Secure communication

Each node is any computer, device, or system connected to the cloud or the network, such as a notebook computer, a smart phone, and a shared printer. Monitor and analyze the communication among these devices for anything unusual or malicious. If a criminal can hack an iPad, he then can jump from there to other devices in your environment, other nodes of the network. Given the volume of activity among all of the nodes of an increasingly large network, security teams may find it challenging to keep up with all of the alerts.

One option is to simply hire more analysts, but with the skills shortage this too may prove challenging. Some network analytics tools allow users to set the threshold for what will generate an alert.

Elevating the threshold will decrease the number of alerts, but possibly with the risk of an attack slipping through. Another option is to employ artificial intelligence (AI). An AI-powered security solution can create models of what is normal activity and automatically highlight what is unusual or anomalous that could be indicative of malicious activity.

Inspect what is being exchanged

Knowing that something is being passed between two devices or nodes is not enough. You also must analyze the nature of the communication. Maybe a scan is started from a compromised device to neighboring computers, suggesting malicious lateral movement. Maybe someone is sending a confidential document to another machine, which could be staging data for exfiltration.

Perhaps something is being downloaded to a laptop that usually doesn’t connect to the outside and is suddenly transferring 3GBs of financial data to an IP address in China. Knowing if the nature of the communication, and the data being moved, is normal for the device (and user) from which it’s being sent will help you intercept malicious activity.

Anomalies with malicious behavior

Knowing that some lateral movement is anomalous or unusual when compared to established baselines is helpful. This is the first step in detecting threats operating within your network. But there’s a flaw with using just anomaly detection: not all anomalies are malicious. Indeed most are not.

Including data about known malicious behaviors into the previously mentioned AI-powered analysis can separate the malicious anomalies from the benign ones, nearly eliminating false positives and focusing the security teams’ efforts on the lateral movement that presents the highest potential risk.

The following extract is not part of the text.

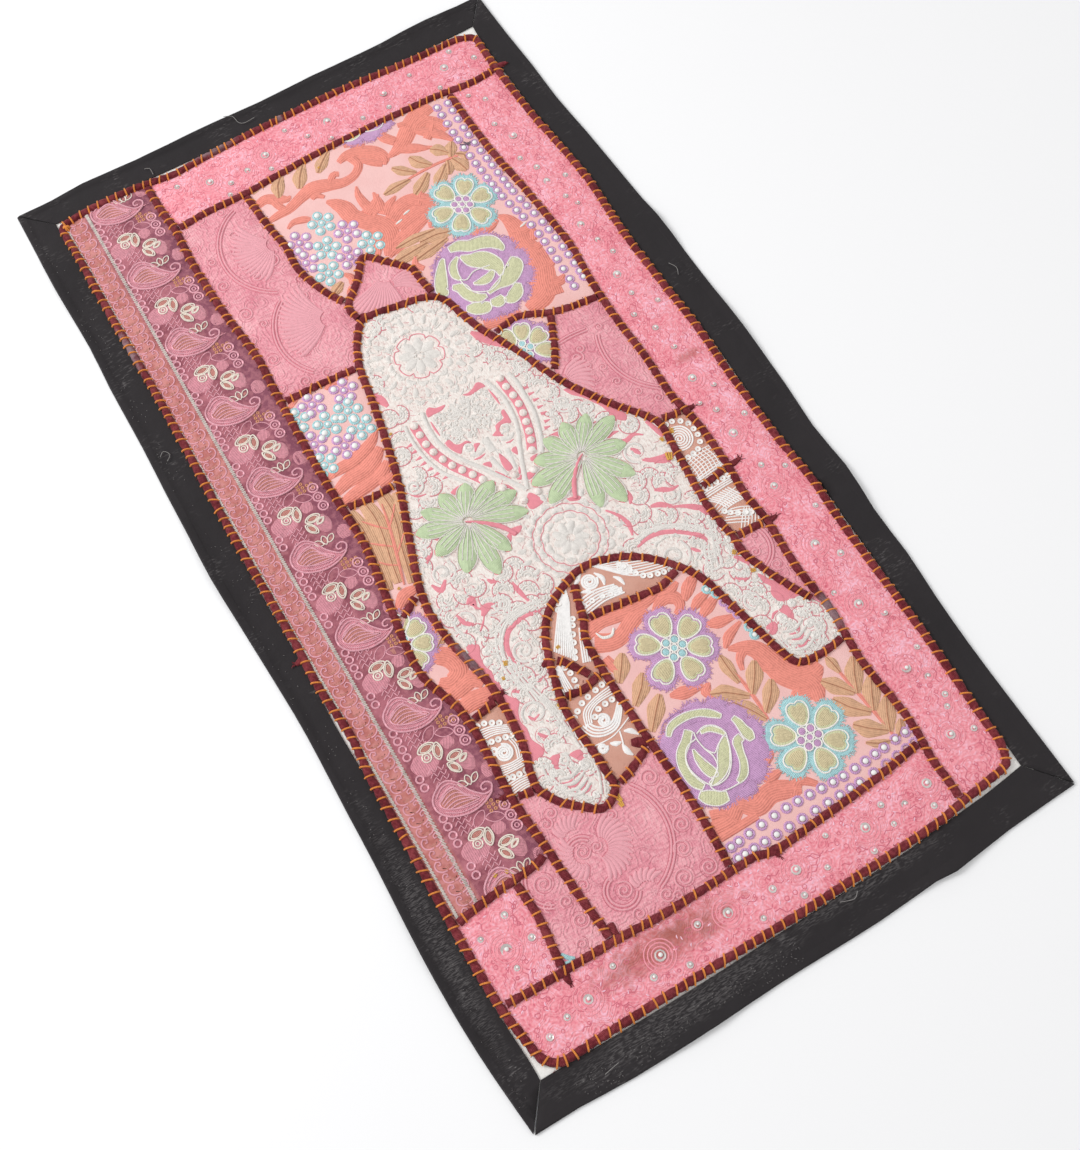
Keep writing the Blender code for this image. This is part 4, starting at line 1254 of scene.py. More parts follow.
tans += blades(
    [(-141, 44, 5), (-139, 22, 8.5), (-141, 0, 8.5), (-144, -24, 7), (-147, -42, 4)],
    [(-125, 44, 7), (-124, 24, 9), (-127, 4, 9), (-132, -18, 8), (-136, -40, 5)],
    [(-107, 43, 7), (-107, 26, 8.5), (-111, 8, 8), (-117, -10, 7), (-122, -30, 5), (-126, -46, 4)],
    [(-95, 40, 4), (-99, 24, 5), (-104, 10, 4)], leaf(-124, -100, -130, -106, -138, -112, 5),
)
corals += blades(
    [(-112, 36, 0.6), (-117, 12, 1.3), (-126, -20, 1.4), (-133, -44, 0.7)],
    [(-117, 12, 0.5), (-108, 22, 1.0), (-102, 30, 0.5)], [(-118, 10, 0.5), (-128, 20, 1.0), (-136, 30, 0.5)],
    [(-122, -8, 0.5), (-132, 0, 1.0), (-141, 8, 0.5)], [(-123, -14, 0.5), (-115, -6, 0.9), (-109, 0, 0.5)],
    [(-127, -26, 0.5), (-136, -20, 0.9), (-143, -12, 0.5)],
    lift=0.5,
)
outlined_flower(-164, -93, 33, (62, 20, -25, -70, 105), lilac_pads, aqua_pads, 5)
outlined_flower(84, 108, 34, (110, 66, 18, -28, 155), lilac_pads, aqua_pads, 5)

# The large patch at the foot.
corals += blades(
    [(-16, -166, 9), (0, -164, 8), (16, -166, 9), (34, -168, 9), (50, -168, 6), (62, -164, 3), (76, -163, 2)],
    [(-14, -180, 10), (-2, -186, 9), (10, -186, 8), (22, -180, 8), (32, -176, 8), (42, -176, 5)],
    [(46, -183, 2.5), (54, -177.5, 5), (64, -176, 7), (71, -182, 6.5), (69, -190, 4.5), (62, -193, 2)],
    leaf(76, -187, 87, -177, 101, -169, 6.5), leaf(76, -198, 88, -193, 103, -188, 5.5),
    leaf(79, -208, 92, -202, 106, -196, 6), leaf(79, -216, 92, -220, 108, -222, 6),
    leaf(82, -243, 92, -235, 108, -229, 5),
    [(84, -245, 2), (95, -250, 6), (105, -258, 9), (110, -272, 11), (115, -287, 14), (124, -300, 14),
     (130, -312, 11), (127, -326, 5)],
    [(122, -296, 10), (136, -300, 12), (146, -298, 5)], [(96, -252, 5), (88, -258, 4), (84, -268, 2)],
    [(112, -282, 8), (102, -276, 4), (100, -264, 1.5)], [(124, -314, 9), (112, -312, 6), (106, -320, 2)],
    [(-14, -196, 4), (-12, -208, 5), (-8, -216, 1.5)], [(58, -170, 4), (70, -172, 5), (80, -168, 2)],
    [(92, -170, 2), (84, -178, 5), (76, -186, 3)], [(-14, -292, 2), (-10, -284, 4), (-4, -282, 1.5)],
    [(58, -384, 6), (70, -376, 5), (82, -386, 3)], [(-12, -362, 5), (-2, -366, 4), (4, -378, 3)],
    leaf(16, -255, 29, -259, 46, -262, 6.5),
    leaf(52, -262, 45, -268, 50, -279, 5),
    [
        (-16, -372, 6), (0, -373, 8), (14, -366, 8), (26, -376, 9), (42, -372, 10), (56, -376, 9),
        (68, -382, 5),
    ],
    [(-16, -382, 4), (4, -382, 4), (22, -382, 4)], leaf(44, -360, 52, -361, 62, -360, 5.5),
    leaf(66, -342, 58, -346, 50, -352, 4),
    [(74, -250, 0.8), (78, -276, 1.6), (79, -300, 1.8), (78, -318, 1.2)],
    [(155, -290, 0.8), (158, -324, 1.6), (161, -350, 1.8), (164, -386, 1.4)],
)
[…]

In summary, I encourage you to manage your security strategy under the assumption that the perimeter is vanishing. Securing a network now requires monitoring and analyzing lateral movement within the expanded network. And this is optimally achieved with the use of AI that can streamline the initial analysis of network activity, filter out what is normal, and – with the help of malicious behaviors – focus investigation and remediation efforts on high-risk threats before a costly and damaging data breach.